Detrich Bonhoeffer, the German Resistance theologian, is quoted as saying  ‘Those who love their dream of a … community more than the … community itself become destroyers of that … community even though their personal intentions may be ever so honest, earnest, and sacrificial.’

 

Bonhoeffer was talking about Christian communities but the point still is relevant. Many of us have the experience in our younger days of “being in love with the idea of being in love, than we were in love with an actual person.” White UU’s were so in love with the dream of their integrated color-blind UU denomination that they destroyed the actual community that existed with the actual black people already in relationship with them.

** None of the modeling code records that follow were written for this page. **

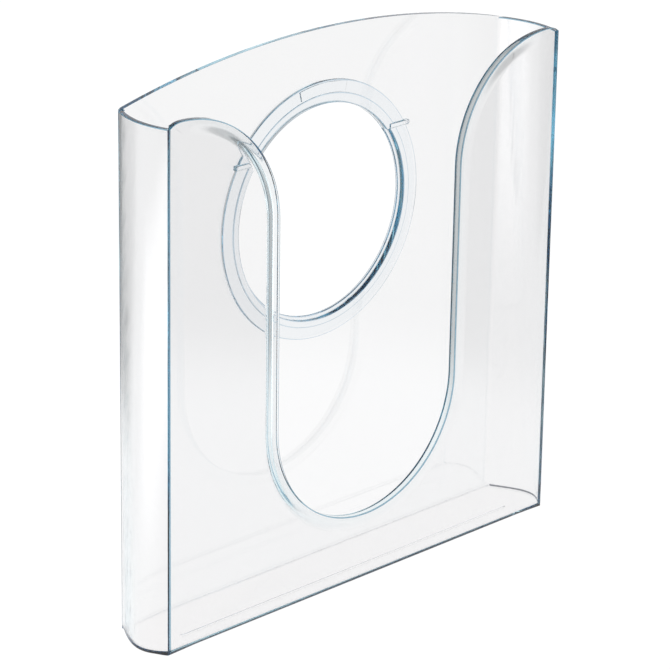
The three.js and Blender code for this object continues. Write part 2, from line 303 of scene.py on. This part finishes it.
class Panel:
    """A front or back panel between two side walls, with mitred sides that follow the walls.

    side_kind and base_kind say what the rounded outer edges at its sides and its bottom are, and so
    whether they take the painted rim shade.
    side_bond_start is the first loop of the seam with a side wall.
    """

    def __init__(self, face_y, inside_y, side_round, side_bond_start, side_kind, base_kind):
        self.face_y = face_y
        self.inside_y = inside_y
        self.inward = math.copysign(1, inside_y - face_y)
        self.side_round = side_round
        self.side_bond_start = side_bond_start
        self.side_kind = side_kind
        self.base_kind = base_kind

    def side_section(self, z):
        """Section of the panel's right side at height z, as (x, depth)."""
        corner = inset_reach(self.inside_y, z, WALL) - BOND_GAP
        turn = outer_reach(self.face_y + self.inward * self.side_round, z) - BOND_GAP
        face = outer_reach(self.face_y, z) - BOND_GAP
        section = [(corner - inset, WALL) for inset in RAMP_INSETS]
        for run, drop in reversed(quarter_round(BOND_GAP)):
            section.append((corner - drop, WALL - run))
        for run, drop in reversed(quarter_round(self.side_round)):
            section.append((lerp(face, turn, drop / self.side_round) - run, drop))
        return section

    def top_columns(self, top, lips, rounding):
        """Places along the top edge, from the corner to the middle.

        No place lies further out than the corner's own section, so the loops don't cross the side.
        """
        sections = [edge_section(lip, rounding, rounding) for lip in lips]
        normals = []
        for i in range(len(top)):
            ahead = top[min(i + 1, len(top) - 1)] - top[i]
            behind = top[i] - top[max(i - 1, 0)]
            along = (ahead.normalized() + behind.normalized()).normalized()
            normals.append(Vector((-along.y, along.x)))
        normals[-1] = Vector((0, -1 if normals[-1].y < 0 else 1))
        corner_section = self.side_section(CORNER_Z)
        columns = [[] for _ in top]
        for k, (corner_x, corner_depth) in enumerate(corner_section):
            row = [p + n * section[k][0] for p, n, section in zip(top, normals, sections)]
            first = next(i for i, place in enumerate(row) if place.x < corner_x)
            before, after = row[max(first - 1, 0)], row[max(first, 1)]
            share = (before.x - corner_x) / (before.x - after.x)
            corner = (corner_x, corner_depth, lerp(before.y, after.y, share))
            for i, place in enumerate(row):
                if i == 0 or i < first:
                    columns[i].append(corner)
                else:
                    columns[i].append((place.x, sections[i][k][1], place.y))
        return columns

    def mesh(self, top, lips, rounding, top_kind, hole=None):
        """The panel, from the right half of its top edge, which runs from the corner inwards.

        lips gives how much thicker than the wall the panel is at each point of the top edge.
        """
        bottom_section = edge_section(0.0, BOND_GAP, BASE_ROUND)
        columns, kinds = [], []
        for x in BOTTOM_PLACES:
            columns.append([(x, depth, inset) for inset, depth in bottom_section])
            kinds.append("bottom")
        corner = []
        for k, (inset, _) in enumerate(bottom_section):
            corner.append((*self.side_section(inset)[k], inset))
        columns.append(corner)
        kinds.append("side")
        for i in range(1, SIDE_STEPS):
            share = (i - 1) / (SIDE_STEPS - 2)
            z = lerp(LIP_RUN + SIDE_MARGINS[0], CORNER_Z - SIDE_MARGINS[1], share)
            columns.append([(x, depth, z) for x, depth in self.side_section(z)])
            kinds.append("side")
        for column in self.top_columns(top, lips, rounding):
            columns.append(column)
            kinds.append("top")
        count = len(columns)
        for column in columns[-2:0:-1]:
            columns.append([(-x, depth, z) for x, depth, z in column])
        kinds = kinds[:count - 1] + kinds[:count - 1][::-1]

        bm = bmesh.new()
        loops = []
        for k in range(RIM_END + 1):
            loop = []
            for column in columns:
                x, depth, z = column[k]
                loop.append(bm.verts.new((x, self.face_y + self.inward * depth, z)))
            loops.append(loop)
        for k in range(RIM_END):
            made = [self.kind(place, k, top_kind) for place in kinds]
            bridge(bm, loops[k], loops[k + 1], made)
        if hole:
            walls = []
            for y in (self.inside_y, self.face_y):
                walls.append([bm.verts.new((p.x, y, p.y)) for p in hole])
            bridge(bm, walls[0], walls[1], [BOND] * len(hole))
        merge_same_places(bm)
        cap(bm, 1, self.inside_y, FACE)
        cap(bm, 1, self.face_y, FACE)
        return bm

    def kind(self, place, k, top_kind):
        """What the strip between loops k and k + 1 is, on that part of the edge."""
        edge = RIM_START + ROUND_STEPS
        if place == "bottom":
            if RAMP_INSETS.index(CONTACT_Z) <= k < RIM_START:
                return BOND
            return self.base_kind if k > edge else FACE
        if place == "side":
            if self.side_bond_start <= k <= edge:
                return BOND
            return self.side_kind if k > edge else FACE
        return top_kind if k > edge else FACE


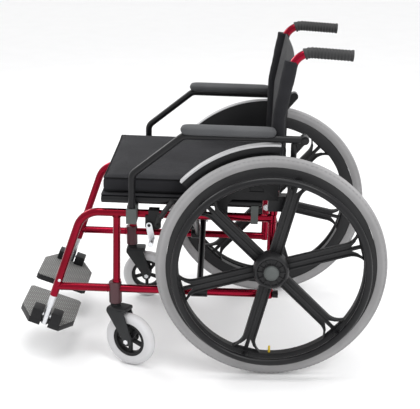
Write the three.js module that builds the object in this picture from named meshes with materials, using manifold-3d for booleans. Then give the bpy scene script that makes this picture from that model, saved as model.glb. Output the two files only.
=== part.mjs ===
// Folding manual wheelchair with a cross brace, mag rear wheels and flip-back armrests.
// Millimetres. +X is forward, +Y is the rider's left, +Z is up. The origin lies on the floor, under the
// middle of the chair. Inside the chair group X is measured from the rear axle. The frame, seat, back and
// armrests are pitched up at the front by PITCH about the rear axle, so that the seat slopes backwards.
// Every paired piece is drawn for the left side and mirrored for the right.

import * as THREE from "three";
import { mergeVertices } from "three/addons/utils/BufferGeometryUtils.js";
import Module from "manifold-3d";

const wasm = await Module();
wasm.setup();

// ---- driving dimensions -------------------------------------------------------------------------------

const AXLE_X = -193.5; // rear axle, from the middle of the chair
const PITCH = THREE.MathUtils.degToRad(1.5); // upward pitch of the frame towards the front
const GAP = 0.3; // clearance between touching pieces
const PIN = 4; // radius of the pivot bolts

const TYRE_RADIUS = 305; // 24 inch rear wheel
const TYRE_SECTION = 14; // half the section of the rear tyre
const WHEEL_Y = 290; // middle plane of the left rear wheel
const WHEEL_SIDES = 36;
const CASTER_SIDES = 24;
const RIM_OUTER = 276.5;
const RIM_INNER = 244;
const RIM_HALF_WIDTH = 11;
const SPOKES = 6;
const SPOKE_TURN = { left: 15, right: -13 }; // degrees from straight back to the first spoke
const HUB_RADIUS = 46.5;
const HUB_FACE = 38; // outboard face of the hub, from the wheel plane
const CAP_RADIUS = 20;
const CAP_SIDES = 18;
const HANDRIM_RADIUS = 252;
const HANDRIM_TUBE = 9.5;
const HANDRIM_OFFSET = 45; // handrim plane, outboard of the wheel plane
const AXLE_RADIUS = 6;

const FRAME_Y = 230; // middle plane of the left side frame
const TUBE = 11; // radius of the frame tubes
const UPPER_Z = 422.5; // upper rail
const LOWER_Z = 205.5; // lower rail
const KNEE_X = 504; // where the upper rail would meet the front tube
const KNEE_BEND = 62;
const FRONT_END = { x: 585, z: 178 }; // lower end of the front tube
const MID_POST_X = 413;
const HEAD_X = 419; // caster stem
const HEAD_RADIUS = 17.5;
const HEAD_TOP = 236;
const HEAD_BOTTOM = 175;
const STEM_RADIUS = 7.5;

const CASTER_RADIUS = 75; // 6 inch caster
const CASTER_TRAIL = 45;
const CASTER_HALF_WIDTH = 14;
const CASTER_RIM = 48;
const CASTER_SWIVEL = { left: -25, right: 0 }; // degrees at rest

const FOOT_TUBE = 9;
const FOOT_DROP = 64; // hinge of the footplate below the front tube's end, along the tube
const PLATE_THICK = 18;
const PLATE_UNDER_HINGE = 13.5; // plate top, below its hinge
const PLATE_INNER_Y = 44; // leaves room for the plates to flip up past each other as the frame folds
const PLATE_OUTER_Y = 240;

const BRACE_TUBE = 8.5;
const BRACE_X = { a: 188, b: 208 };
const SEAT_Z = 461; // seat rails
const SEAT_FRONT_X = 454;
const SEAT_REAR_X = 29;
const CUSHION = { rear: 16, front: 456, halfWidth: 237, bottom: 477.2, top: 521 };

const CANE = [[-2, 434], [-7, 700], [-38, 867], [-178, 861]]; // X and Z along the back cane
const CANE_BEND = 30;
const SLEEVE = 14.6; // radius of the upholstery sleeve on the cane
const GRIP = 14.5;

const ARM_Y = 267; // plane of the left armrest
const ARM_TUBE = 9.5;
const ARM_Z = 648;
const ARM_POST_X = 370;
const ARM_KNEE_X = 239;
const ARM_PIVOT_X = -70;
const ARM_POST_FOOT = 440;
const ARM_SHOULDER_Z = 540;
const PAD = { rear: 3, front: 247, halfWidth: 20, bottom: 650, top: 678 };

const GUARD_Y = 246.5;
const GUARD_THICK = 3.5;
const GUARD_RADIUS = 328; // outer face of the mudguard arc about the axle
const GUARD_LIP_Y = 272.5;

const BRAKE_LEVER_PIVOT = { x: 303, z: 398 };
const BRAKE_SHOE_PIVOT = { x: 325, z: 398 };
const BRAKE_SHOE = { x: 317, z: 361, radius: 7 };

// ---- colours ------------------------------------------------------------------------------------------

const FINISHES = {
  frame: { color: 0x8a0f24, roughness: 0.3, metalness: 0.7 },
  black_tube: { color: 0x17181a, roughness: 0.35, metalness: 0.5 },
  steel: { color: 0xc4c7cb, roughness: 0.28, metalness: 0.9 },
  mag: { color: 0x303134, roughness: 0.5, metalness: 0.1 },
  plastic: { color: 0x222325, roughness: 0.6, metalness: 0 },
  grey_plastic: { color: 0x5a5f60, roughness: 0.6, metalness: 0 },
  tread: { color: 0xa4a4a6, roughness: 0.85, metalness: 0 },
  caster_tread: { color: 0xd6d6d8, roughness: 0.8, metalness: 0 },
  nylon: { color: 0x242528, roughness: 0.9, metalness: 0 },
  foam: { color: 0x45474a, roughness: 0.85, metalness: 0 },
  plate: { color: 0x858684, roughness: 0.75, metalness: 0 },
};

// ---- solids -------------------------------------------------------------------------------------------

function welded(geometry) {
  const bare = geometry.clone();
  bare.deleteAttribute("normal");
  bare.deleteAttribute("uv");
  return mergeVertices(bare, 1e-4);
}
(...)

White UU’s were committed to their abstract ideals than to the actual black people. And so when the black people in the Unitarian Universalist movement caucused separately and demanded power over our social programming, white people freaked out. Eventually, black Unitarian Universalists withdrew from our movement.

 

The childhood of contemporary Unitarian Universalism was over. The innocence of white UU’s had ended. We were hardly the friends of black people that we thought. Moveover, the great social movement of which we were at the forefront was being defeated politically and culturally. The future was not ours for the taking.  We were not that faith.

 

There is a grandiosity of late childhood. Perhaps you remember it in your own life. You get good at shooting baskets and you imagine yourself an NBA star. Your little band is going to become rock and roll stars. Your poems will be published someday in the New Yorker. You will become a movie star, or a supermodel. It all seems possible.

 

But then, life happens and you learn to manage your expectations. It is disappointing, at first, to get a more realistic view of your strengths and talents, and learn that you will probably have an ordinary life. But then, through some magic of development, you learn that your ordinary life is as wonderful as anything you dreamed of. But that grandiose childhood dream is still a fundamental part of your identity, a banked fire within.

 

The vision voiced by Donald Harrington was our collective grandiose dream of childhood. We would be the faith of a great movement. We would be great because we were good, and, this is part that we didn’t see, we thought we were good because we embodied what was the best of the time: its racial liberalism. That grandiose and heroic view of ourselves is still a part of our fundamental identity, our core of energy.

 

And when our African American siblings pointed out in 1968, and in every decade since, and still point out, that our racial liberalism is really just another version of white supremacy, we come crashing to Earth.

 

We should listen to our African American siblings, because ‘down to Earth’ is where a wonderful life can be led. Perhaps now, in this moment of generational transfer, when the torch of liberal religion is being passed to a new generation, it may be finally so.